Johnson & Cotnam v. Baxter

Hart, J.,

(after stating the facts). The plaintiff, in his complaint, bases his right to recover on the alleged fraudulent representations made in the letters set out in the statement of facts. The particular representations which he alleges were false and which were made with intent to deceive him, and which were relied upon by him to his loss and injury, are contained in a letter written by the defendants to Carlton on the 28th day of January, 1909. In that letter, the defendants stated that the assets of the Southern Insurance Company were in good condition and ample to meet the outstanding claims. In it the defendant stated: “We have arranged with the Fidelity & Deposit Company for them to assume payment of any losses that may occur under Southern policies in connection with liabilities that now exist to the extent of $20,000.”

The natural effect of this statement would be to repress any further inquiry upon the part of the plaintiff as to the solvency of the insurance company, and to lull him into a sense of security as to his policy. Bepresentations of this character, if false and made with intent to deceive the plaintiff, and relied upon by him to his loss and injury, are actionable. The undisputed evidence, however, shows that the statement was true in every respect, and was made by the defendants in good faith. The receiver had in his hands four thousand dollars of the assets of the company. In addition to this, he had made an agreement with the surety company to deposit in the chancery court the sum of $20,000, the full amount of the bond upon which it was liable as surety, and under the agreement, the amount of the bond was to be administered as assets of the company. This made the sum of $24,000 as available assets of the company at the time the letter was written. The claims proved and allowed by the court amounted to $22,170.64. Thus, it will be seen that the assets were sufficient to pay all the outstanding claims against the company. It is true the chancellor disallowed the claim of the plaintiff, but under the ruling of this court in the case of the Federal Union Surety Co. v. Flemister, 95 Ark. 389, his action in so holding was error. In that case, which was decided after the chancellor had refused to allow the claim of the plaintiff in the present case, the court, in deciding a precisely similar question, held :

“1. The courts of this State have no authority to dissolve a foreign corporation, but may appoint a receiver to collect and distribute its assets in this State to its creditors.

“2. Where there was no adjudication of the insolvency of a foreign mutual insurance company, and no decree dissolving the corporation, but there was an order of a chancery court appointing a receiver to collect and distribute its assets in this State to the creditors, a policy holder whose policy has not been cancelled, may recover for a loss which accrued after the receiver’s appointment. ’ ’

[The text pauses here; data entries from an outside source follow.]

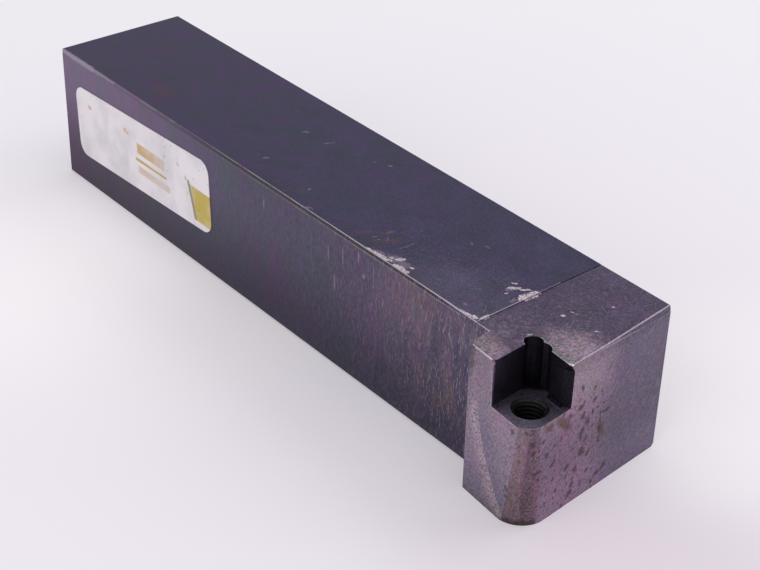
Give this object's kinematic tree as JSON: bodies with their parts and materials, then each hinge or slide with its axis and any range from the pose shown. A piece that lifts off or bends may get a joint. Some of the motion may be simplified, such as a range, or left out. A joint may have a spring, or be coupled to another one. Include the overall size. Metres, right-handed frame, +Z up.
{
  "type": "turning tool holder",
  "caption": "Square shank lathe tool holder with an offset left hand head, an open rhombic insert pocket, a threaded pin hole and a paper label on its side.",
  "frame": {"origin": "on the flat base, on the shank's centreline, 80 mm from the back end", "axes": "+X along the shank to the cutting head, +Y to the side away from the head's overhang, +Z up"},
  "size_m": [0.166, 0.0383, 0.032],
  "materials": {
    "blackened_steel": "worn black oxide on alloy steel, satin, with fine scratches and light rust",
    "label_paper": "matt coated paper sticker, slightly soiled"
  },
  "bodies": {
    "root": {"holder_body": "blackened_steel", "paper_label": "label_paper"}
  },
  "joints": []
}
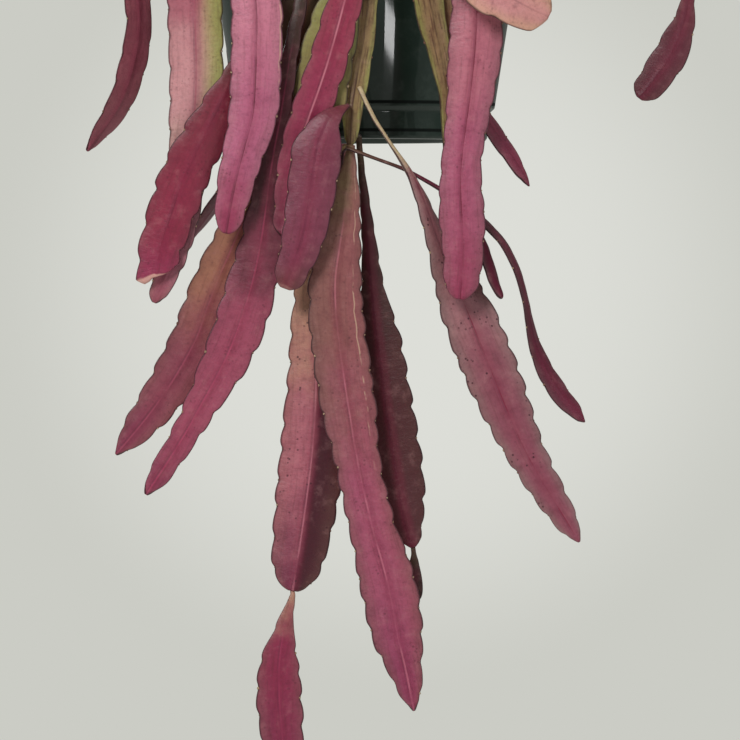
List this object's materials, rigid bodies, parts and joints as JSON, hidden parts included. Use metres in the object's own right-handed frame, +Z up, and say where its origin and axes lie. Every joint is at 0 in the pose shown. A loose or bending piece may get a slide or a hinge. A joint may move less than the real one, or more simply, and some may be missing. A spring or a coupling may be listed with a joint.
{
  "type": "potted rhipsalis in a hanging pot",
  "caption": "Trailing cactus with flat, notched, red and pink jointed stems in a glossy dark green hanging pot, with soil, a three-wire hanger and a hook.",
  "frame": {"origin": "the point inside the hook where it bears on what holds it up, on the axis of the pot", "axes": "+Z up along the axis of the pot, -Y towards the front of the plant, where its longest stems hang, +X to the right seen from the front"},
  "size_m": [0.25, 0.2131, 0.6342],
  "materials": {
    "green_plastic": "glossy",
    "potting_soil": "matt",
    "steel_wire": "galvanised",
    "stem_bark": "satin",
    "stem_crimson": "satin",
    "stem_mauve": "satin",
    "stem_olive": "satin",
    "stem_pale": "satin",
    "stem_plum": "satin",
    "stem_rose": "satin",
    "stem_wine": "satin"
  },
  "bodies": {
    "root": {"hanger_wire_1": "steel_wire", "hanger_wire_2": "steel_wire", "hanger_wire_3": "steel_wire", "hook": "steel_wire", "pot": "green_plastic", "segment_back_left_drop": "stem_crimson", "segment_back_left_trail": "stem_rose", "segment_back_right_drop": "stem_plum", "segment_back_right_trail": "stem_rose", "segment_back_trail": "stem_mauve", "segment_centre_crimson": "stem_crimson", "segment_centre_dark": "stem_olive", "segment_centre_green": "stem_olive", "segment_centre_plum": "stem_plum", "segment_far_left": "stem_wine", "segment_far_right": "stem_wine", "segment_fork_inner": "stem_plum", "segment_fork_outer": "stem_mauve", "segment_left_back_drop": "stem_mauve", "segment_left_back_trail": "stem_plum", "segment_left_curl": "stem_mauve", "segment_left_pale": "stem_pale", "segment_left_rose": "stem_rose", "segment_left_side_drop": "stem_rose", "segment_left_side_trail": "stem_wine", "segment_left_sliver": "stem_wine", "segment_left_wine": "stem_wine", "segment_long_centre": "stem_rose", "segment_long_left": "stem_mauve", "segment_long_shaded": "stem_wine", "segment_lowest": "stem_crimson", "segment_right_back_drop": "stem_crimson", "segment_right_back_trail": "stem_rose", "segment_right_brown": "stem_olive", "segment_right_mauve": "stem_mauve", "segment_right_pale": "stem_pale", "segment_right_ribbon": "stem_wine", "segment_right_rose": "stem_rose", "segment_right_side_drop": "stem_rose", "segment_right_side_trail": "stem_mauve", "segment_right_sliver": "stem_wine", "segment_right_spear": "stem_crimson", "segment_shaded_end": "stem_wine", "segment_top_young": "stem_olive", "soil": "potting_soil", "stem_back": "stem_bark", "stem_back_left": "stem_bark", "stem_back_right": "stem_bark", "stem_far_right": "stem_bark", "stem_front": "stem_bark", "stem_front_left": "stem_bark", "stem_front_right": "stem_olive", "stem_left_back": "stem_bark", "stem_left_centre": "stem_bark", "stem_left_low": "stem_bark", "stem_left_side": "stem_bark", "stem_right": "stem_bark", "stem_right_back": "stem_bark", "stem_right_side": "stem_bark"}
  },
  "joints": []
}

So it may be said that if the plaintiff had prosecuted an appeal from the action of the court in not allowing his claim, he would have recovered. Not having done so, he is in no attitude to complain of the defendants. Cotnam presented his claim to the chancellor for allowance, and the chancellor disallowed it on the ground that the loss occurred after the receiver had been appointed. Cotnam notified him of the ruling of the chancellor and of his reasons for so holding. It was not then the duty of Cotnam to prosecute an appeal from the decree of the chancellor. It was the duty of the plaintiff, himself, to do that. Hence, the loss suffered by the plaintiff arose from his neglect to prosecute an appeal from the decree of the chancellor refusing to allow his claim, and his loss did not result from any false representations made to him by the defendants in regard to the ability of the insurance company to pay losses on claims outstanding against it. The representations made by the defendants to the plaintiff in the letters set out in the statement of facts were true in every respect, and did not cause his loss in the present case. The testimony on this question is undisputed, and no inference unfavorable to the view we have expressed could be deduced from it.

It follows that the court erred in not directing a verdict for the defendants as requested by them, and for this error, the judgment must be reversed, and, it appearing that the case has been fully developed, and that no other testimony favorable to the plaintiff could be obtained on a new trial of the case, it is ordered that the •complaint of the plaintiff be dismissed.